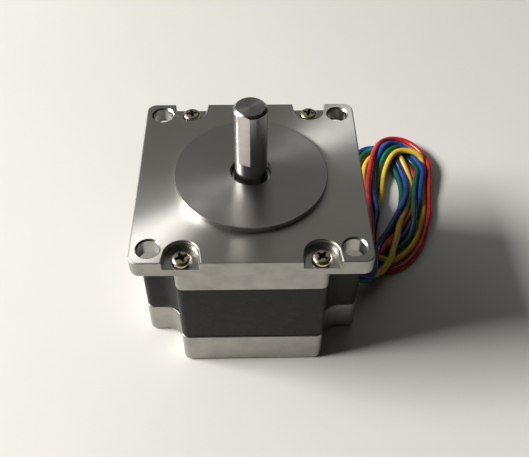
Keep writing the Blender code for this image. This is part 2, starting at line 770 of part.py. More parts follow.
def make_grommet():
    low = (GROMMET_INSIDE_X, EXIT_Y - SLOT_HALF + GAP, SLOT_FLOOR + GAP)
    high = (GROMMET_LIP_X + GAP, EXIT_Y + SLOT_HALF - GAP, REAR_CAP_TOP - GAP)
    grommet = box("lead_grommet", low, high, RUBBER)
    lip_y, lip_z = GROMMET_LIP_HALF
    lip_low = (GROMMET_LIP_X, EXIT_Y - lip_y, EXIT_Z - lip_z - GROMMET_LIP_DROP)
    lip_high = (GROMMET_OUTSIDE_X, EXIT_Y + lip_y, EXIT_Z + lip_z)
    join(grommet, box("grommet_lip", lip_low, lip_high, bevel=GROMMET_LIP_ROUND))
    through = 2 * (GROMMET_OUTSIDE_X - GROMMET_INSIDE_X)
    for colour, (column, row) in LEAD_PLACES.items():
        x = (GROMMET_INSIDE_X + GROMMET_OUTSIDE_X) / 2
        place = Matrix.Translation((x, *lead_exit(column, row)))
        lying = Matrix.Rotation(math.pi / 2, 4, "Y")
        cut(grommet, rod(f"{colour}_lead_hole", LEAD_HOLE_R, through, BALL_STEPS[0], place @ lying))


def lead_exit(column, row):
    """Y and height of a lead's hole in the grommet."""
    return EXIT_Y + column * LEAD_PITCH / 2, EXIT_Z + row * LEAD_PITCH / 2


def make_leads():
    """Each lead's own stretch, from the winding board's edge through the grommet to the hank's side."""
    for colour, (column, row) in LEAD_PLACES.items():
        y, z = lead_exit(column, row)
        end_y, end_z = (value * MM for value in LEAD_ENDS[colour])
        route = [Vector((x, y, z)) for x in (LEAD_START_X, *LEAD_STRAIGHT)]
        route.append(Vector((HANK_SIDE_X, end_y, end_z)))
        tube(f"lead_{colour}", route, LEAD_COLOURS[colour])


def tube(name, route, material):
    curve = bpy.data.curves.new(name, "CURVE")
    curve.dimensions = "3D"
    curve.bevel_depth = LEAD_R
    curve.bevel_resolution = 2
    curve.use_fill_caps = True
    curve.materials.append(material)
    points = smooth_route(route, 3)
    spline = curve.splines.new("POLY")
    spline.points.add(len(points) - 1)
    for point, place in zip(spline.points, points):
        point.co = (*place, 1)
    obj = bpy.data.objects.new(name, curve)
    PARTS.objects.link(obj)


def smooth_route(route, per_span):
    """Points along a smooth open line through the route's own points."""
    padded = [route[0] * 2 - route[1], *route, route[-1] * 2 - route[-2]]
    points = []
    for i in range(len(route) - 1):
        points += [between(*padded[i : i + 4], j / per_span) for j in range(per_span)]
    return [*points, route[-1]]


def make_hank():
    """The outer shape of the leads' two turns, which lie on what the motor stands on."""
    outlines = [smooth_loop(HANK_OUTSIDE, 3), smooth_loop(HANK_WINDOW, 3)]
    plate("lead_hank", outlines, 0, HANK_HEIGHT, LEAD_COLOURS["blue"])


clear_scene()
PARTS = new_collection("stepper_motor")
CUTTERS = new_collection("cutters")
CAST_ALUMINIUM = new_material("cast_aluminium", (0.55, 0.54, 0.52), 0.42, 1.0)
LACQUER = new_material("black_lacquer", (0.018, 0.018, 0.02), 0.4, 0.0)
ZINC = new_material("yellow_zinc", (0.62, 0.52, 0.32), 0.28, 1.0)
GROUND_STEEL = new_material("ground_steel", (0.58, 0.57, 0.56), 0.22, 1.0)
BEARING_STEEL = new_material("bearing_steel", (0.6, 0.6, 0.62), 0.18, 1.0)
BALL_STEEL = new_material("ball_steel", (0.7, 0.7, 0.72), 0.08, 1.0)
SPRING_STEEL = new_material("spring_steel", (0.45, 0.45, 0.46), 0.3, 1.0)
CORE_STEEL = new_material("core_steel", (0.3, 0.3, 0.31), 0.45, 1.0)
MAGNET = new_material("magnet", (0.2, 0.2, 0.21), 0.5, 1.0)
BRASS = new_material("brass", (0.65, 0.5, 0.22), 0.35, 1.0)
COPPER = new_material("copper_winding", (0.55, 0.22, 0.1), 0.35, 1.0)
NYLON = new_material("white_nylon", (0.75, 0.74, 0.7), 0.5, 0.0)
BOARD = new_material("winding_board", (0.04, 0.2, 0.09), 0.45, 0.0)
RUBBER = new_material("black_rubber", (0.02, 0.02, 0.02), 0.7, 0.0)
LEAD_COLOURS = {
    "red": new_material("red_insulation", (0.6, 0.02, 0.02), 0.3, 0.0),
    "blue": new_material("blue_insulation", (0.02, 0.06, 0.4), 0.3, 0.0),
    "green": new_material("green_insulation", (0.01, 0.2, 0.1), 0.3, 0.0),
    "yellow": new_material("yellow_insulation", (0.75, 0.55, 0.06), 0.3, 0.0),
}

ROTOR_AXIS = axis_empty("rotor_axis", 0)
make_front_end_cap()
make_rear_end_cap()
make_tie_screws()
make_stator()
make_insulators()
make_coils()
make_winding_board()
make_wave_spring()
make_shaft(ROTOR_AXIS)
make_rotor_stack(ROTOR_AXIS)
for bearing_end, bearing_middle in BEARING_MIDDLES.items():
    make_bearing(bearing_end, ROTOR_AXIS, axis_empty(f"{bearing_end}_cage_axis", bearing_middle))
make_grommet()
make_leads()
make_hank()
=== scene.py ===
"""The looks of the stepper motor: camera, floor, light, leads, finely made housing pieces and every material.

Lengths are metres in the frame's own axes: +Z along the shaft, the origin in the middle of the rear face.
"""

import math

import bmesh
import bpy
import numpy as np
from mathutils import Matrix, Vector


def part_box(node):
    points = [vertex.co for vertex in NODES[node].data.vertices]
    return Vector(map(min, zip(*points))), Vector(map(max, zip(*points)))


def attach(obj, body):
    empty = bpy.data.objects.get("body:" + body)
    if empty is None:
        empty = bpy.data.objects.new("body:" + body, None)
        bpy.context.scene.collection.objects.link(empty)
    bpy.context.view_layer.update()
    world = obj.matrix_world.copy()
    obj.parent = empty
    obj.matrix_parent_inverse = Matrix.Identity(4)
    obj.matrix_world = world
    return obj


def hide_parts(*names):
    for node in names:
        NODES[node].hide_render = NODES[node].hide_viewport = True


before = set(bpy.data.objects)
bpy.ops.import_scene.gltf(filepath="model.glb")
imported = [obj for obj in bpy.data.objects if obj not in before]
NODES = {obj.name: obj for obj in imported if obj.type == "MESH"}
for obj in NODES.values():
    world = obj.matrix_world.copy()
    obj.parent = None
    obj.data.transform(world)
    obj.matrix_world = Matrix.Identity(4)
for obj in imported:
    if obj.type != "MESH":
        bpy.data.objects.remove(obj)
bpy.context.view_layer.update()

MM = 0.001

# Driving sizes, read from the frame
CAP_LOW, CAP_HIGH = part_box("front_end_cap")
REAR_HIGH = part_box("rear_end_cap")[1]
STATOR_LOW, STATOR_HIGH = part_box("stator_core")
SHAFT_LOW, SHAFT_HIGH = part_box("shaft")
SCREW_LOW, SCREW_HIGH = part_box("tie_screw_1")
GROMMET_LOW, GROMMET_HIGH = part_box("lead_grommet")

# Front flange, its mounting holes and pilot boss
PILOT_TOP = CAP_HIGH.z
FLANGE_TOP = PILOT_TOP - 1.6 * MM
FLANGE_BOTTOM = FLANGE_TOP - 4.6 * MM
FLANGE_HALF = CAP_HIGH.x
FLANGE_CORNER = 2.5 * MM
FLANGE_EDGE = 0.35 * MM
HOLE_OFFSET = 47.14 / 2 * MM
HOLE_R = 2.6 * MM
HOLE_CHAMFER = 0.4 * MM
PILOT_R = 38.1 / 2 * MM
PILOT_EDGE = 0.3 * MM
SHAFT_CLEARANCE_R = 5.1 * MM
SHAFT_MOUTH_R = 5.4 * MM

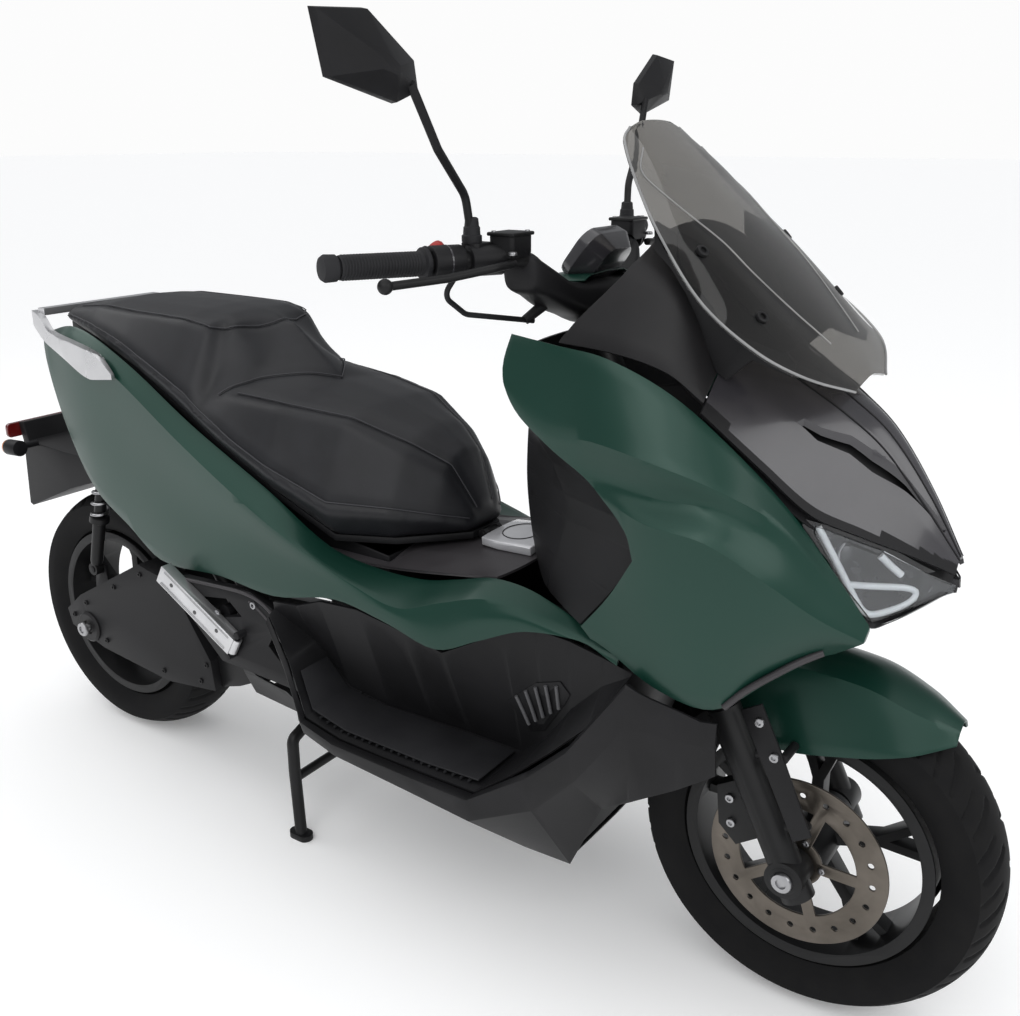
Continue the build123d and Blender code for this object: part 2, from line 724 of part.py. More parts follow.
rear_outline = [
    (-736, 795), (-707, 679), (-658, 590), (-602, 531), (-516, 490), (-421, 446), (-249, 464),
    (-110, 468), (25, 498), (123, 485), (202, 464), (268, 491), (340, 522), (419, 528), (480, 508), (484, 600), (0, 720),
    (-500, 860), (-736, 860),
]
with BuildPart() as rear_panels:
    right_strip(eased(rear_side))
    trim_side(rear_outline)
    mirror(about=Plane.XZ)
save(rear_panels, "rear_panels")

bin_half_w = 122
tunnel_stations = [
    (-110, [(0, 548), (90, 545), (149, 532)]),
    (70, [(0, 552), (85, 549), (138, 534)]),
    (206, [(0, 566), (80, 564), (141, 557)]),
    (268, [(0, 564), (85, 562), (144, 568)]),
]
with BuildPart() as tunnel_cover:
    arched_strip(tunnel_stations)
    with Locations((0, 0, 550)):
        Box(2 * 64, 2 * (bin_half_w + clearance + 2), 120, mode=Mode.SUBTRACT)
    with Locations((-100, 0, 550)):
        Box(200, 2 * (bin_half_w + clearance + 2), 120, mode=Mode.SUBTRACT)
save(tunnel_cover, "tunnel_cover")

with BuildPart() as charge_cap:
    arched_strip([
        (174, [(0, 579), (30, 578.4), (48, 577)]),
        (206, [(0, 580), (34, 579.4), (54, 577.8)]),
        (258, [(0, 578), (30, 577.4), (46, 576)]),
    ], wall=12.8)
save(charge_cap, "charge_cap")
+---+
Retype exactly, and only, the lines from the one containing "make_front_end_cap()" through the one containing "obj.parent = empty", both included.

make_front_end_cap()
make_rear_end_cap()
make_tie_screws()
make_stator()
make_insulators()
make_coils()
make_winding_board()
make_wave_spring()
make_shaft(ROTOR_AXIS)
make_rotor_stack(ROTOR_AXIS)
for bearing_end, bearing_middle in BEARING_MIDDLES.items():
    make_bearing(bearing_end, ROTOR_AXIS, axis_empty(f"{bearing_end}_cage_axis", bearing_middle))
make_grommet()
make_leads()
make_hank()
=== scene.py ===
"""The looks of the stepper motor: camera, floor, light, leads, finely made housing pieces and every material.

Lengths are metres in the frame's own axes: +Z along the shaft, the origin in the middle of the rear face.
"""

import math

import bmesh
import bpy
import numpy as np
from mathutils import Matrix, Vector


def part_box(node):
    points = [vertex.co for vertex in NODES[node].data.vertices]
    return Vector(map(min, zip(*points))), Vector(map(max, zip(*points)))


def attach(obj, body):
    empty = bpy.data.objects.get("body:" + body)
    if empty is None:
        empty = bpy.data.objects.new("body:" + body, None)
        bpy.context.scene.collection.objects.link(empty)
    bpy.context.view_layer.update()
    world = obj.matrix_world.copy()
    obj.parent = empty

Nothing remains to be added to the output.